Its high wall are topped with barbed wire.

Dr Crippen was hanged in Pentonville Prison and buried in one of its unmarked graves, as was the Irish revolutionary Roger Casement.

Oscar Wilde worked the treadmill here before being transferred to Reading Gaol.

I often see windowless vans driving in or out of the gates, and sometimes there are helicopters hovering above it like giant chirring insects.

But the windows are small and barred and I can’t see in. I’ve never glimpsed the people who are incarcerated, or heard their voices.

We go on with our comfortable lives.

My husband Sean and I (who together make up the psychological thriller writer Nicci French) do many literary events through the year: festivals, signings, interviews.

The ones that have been the most painfully vivid and richly rewarding are those we have done in prisons, both with male and female inmates.

Just the experience of spending a few hours inside a prison is a revelation. You leave the outside world with a terrifying abruptness; keys jangle; door after door shuts behind you.

Briefly you are among the forgotten people, the ones who are so low down the pecking order that nobody seems to care if they live two-to-a-tiny-cell-built-for-one, if they are locked in 23 hours a day, if they are self-harming, or harming each other, or if the prison system seems to be almost entirely for people who are poor.
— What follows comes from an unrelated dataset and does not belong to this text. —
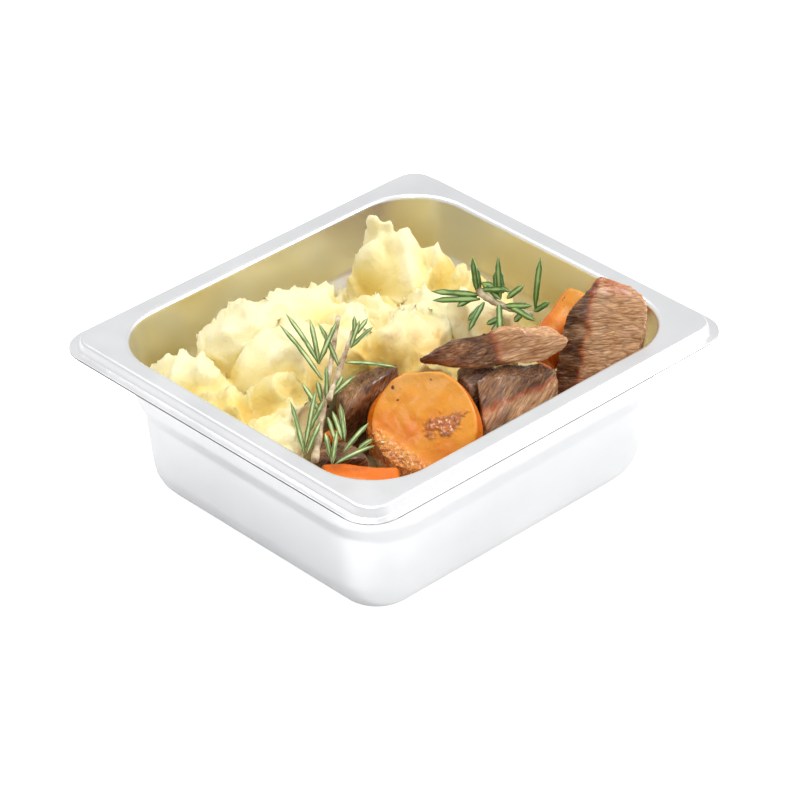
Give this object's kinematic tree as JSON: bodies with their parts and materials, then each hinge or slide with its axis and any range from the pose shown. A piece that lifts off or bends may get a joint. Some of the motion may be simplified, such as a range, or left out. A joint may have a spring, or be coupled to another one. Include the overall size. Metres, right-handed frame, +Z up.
{
  "type": "deli food pan",
  "caption": "Sixth-size steel food pan with a flanged rim, filled with mashed potato, braised beef, carrot and rosemary, for holding and serving prepared food.",
  "frame": {"origin": "centre of the pan's base, on the surface it stands on", "axes": "+X along the pan's longer side, +Y along its shorter side, +Z up"},
  "size_m": [0.176, 0.162, 0.0894],
  "materials": {
    "steel": "bright satin",
    "mash": "soft, moist",
    "beef": "fibrous, moist",
    "carrot": "glazed",
    "stem": "bark",
    "needle": "waxy"
  },
  "bodies": {
    "pan": {"pan": "steel"},
    "mash": {"mash": "mash"},
    "beef_slab": {"beef_slab": "beef"},
    "beef_dark": {"beef_dark": "beef"},
    "beef_lower": {"beef_lower": "beef"},
    "beef_top": {"beef_top": "beef"},
    "beef_behind": {"beef_behind": "beef"},
    "beef_corner": {"beef_corner": "beef"},
    "carrot_front": {"carrot_front": "carrot"},
    "carrot_corner": {"carrot_corner": "carrot"},
    "carrot_back": {"carrot_back": "carrot"},
    "carrot_middle": {"carrot_middle": "carrot"},
    "carrot_scrap": {"carrot_scrap": "carrot"},
    "rosemary_front": {"rosemary_front_stem": "stem", "rosemary_front_shoot": "stem", "rosemary_front_needles": "needle"},
    "rosemary_back": {"rosemary_back_stem": "stem", "rosemary_back_needles": "needle"}
  },
  "joints": [
    {"name": "mash_lift", "type": "slide", "parent": "pan", "child": "mash", "axis": [0, 0, 1], "range_m": [0, 0.08]},
    {"name": "beef_slab_lift", "type": "slide", "parent": "mash", "child": "beef_slab", "axis": [0, 0, 1], "range_m": [0, 0.08]},
    {"name": "carrot_back_lift", "type": "slide", "parent": "mash", "child": "carrot_back", "axis": [0, 0, 1], "range_m": [0, 0.08]},
    {"name": "carrot_middle_lift", "type": "slide", "parent": "carrot_back", "child": "carrot_middle", "axis": [0, 0, 1], "range_m": [0, 0.08]},
    {"name": "beef_dark_lift", "type": "slide", "parent": "carrot_middle", "child": "beef_dark", "axis": [0, 0, 1], "range_m": [0, 0.08]},
    {"name": "beef_lower_lift", "type": "slide", "parent": "beef_dark", "child": "beef_lower", "axis": [0, 0, 1], "range_m": [0, 0.08]},
    {"name": "beef_top_lift", "type": "slide", "parent": "beef_lower", "child": "beef_top", "axis": [0, 0, 1], "range_m": [0, 0.08]},
    {"name": "rosemary_back_lift", "type": "slide", "parent": "beef_top", "child": "rosemary_back", "axis": [0, 0, 1], "range_m": [0, 0.08]},
    {"name": "beef_corner_lift", "type": "slide", "parent": "mash", "child": "beef_corner", "axis": [0, 0, 1], "range_m": [0, 0.08]},
    {"name": "carrot_scrap_lift", "type": "slide", "parent": "beef_corner", "child": "carrot_scrap", "axis": [0, 0, 1], "range_m": [0, 0.08]},
    {"name": "carrot_corner_lift", "type": "slide", "parent": "carrot_scrap", "child": "carrot_corner", "axis": [0, 0, 1], "range_m": [0, 0.08]},
    {"name": "beef_behind_lift", "type": "slide", "parent": "carrot_corner", "child": "beef_behind", "axis": [0, 0, 1], "range_m": [0, 0.08]},
    {"name": "carrot_front_lift", "type": "slide", "parent": "beef_behind", "child": "carrot_front", "axis": [0, 0, 1], "range_m": [0, 0.08]},
    {"name": "rosemary_front_lift", "type": "slide", "parent": "carrot_front", "child": "rosemary_front", "axis": [0, 0, 1], "range_m": [0, 0.08]}
  ]
}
Usually we do our events in the library – where, as one librarian explained, inmates can order any book they want, aside from true crime that has been committed by one of their fellow prisoners, or maps of the area.

The people who have come to sit in a circle and discuss one of our thrillers have been friendly, curious, sometimes shy or reticent, sometimes anxious and insecure, often hungry for conversation and human contact.

One of the most gratuitously cruel acts of the government in recent years was Chris Grayling’s (now overturned) ban on sending books to prison inmates.

Many of those in prison can barely read; often they have dyslexia or other learning difficulties (and of course this can be one of the reasons they ended up there in the first place). Many are lonely, sad, angry, ill, acutely depressed.

But stories have a power that can sometimes feel miraculous. They break down the barriers between self and other; they encourage identification and empathy. They give unfettered liberty to the confined soul.

A book can take you to any place, any time, no matter how thick the iron bars at the window.

The doors swing open; the walls fall down.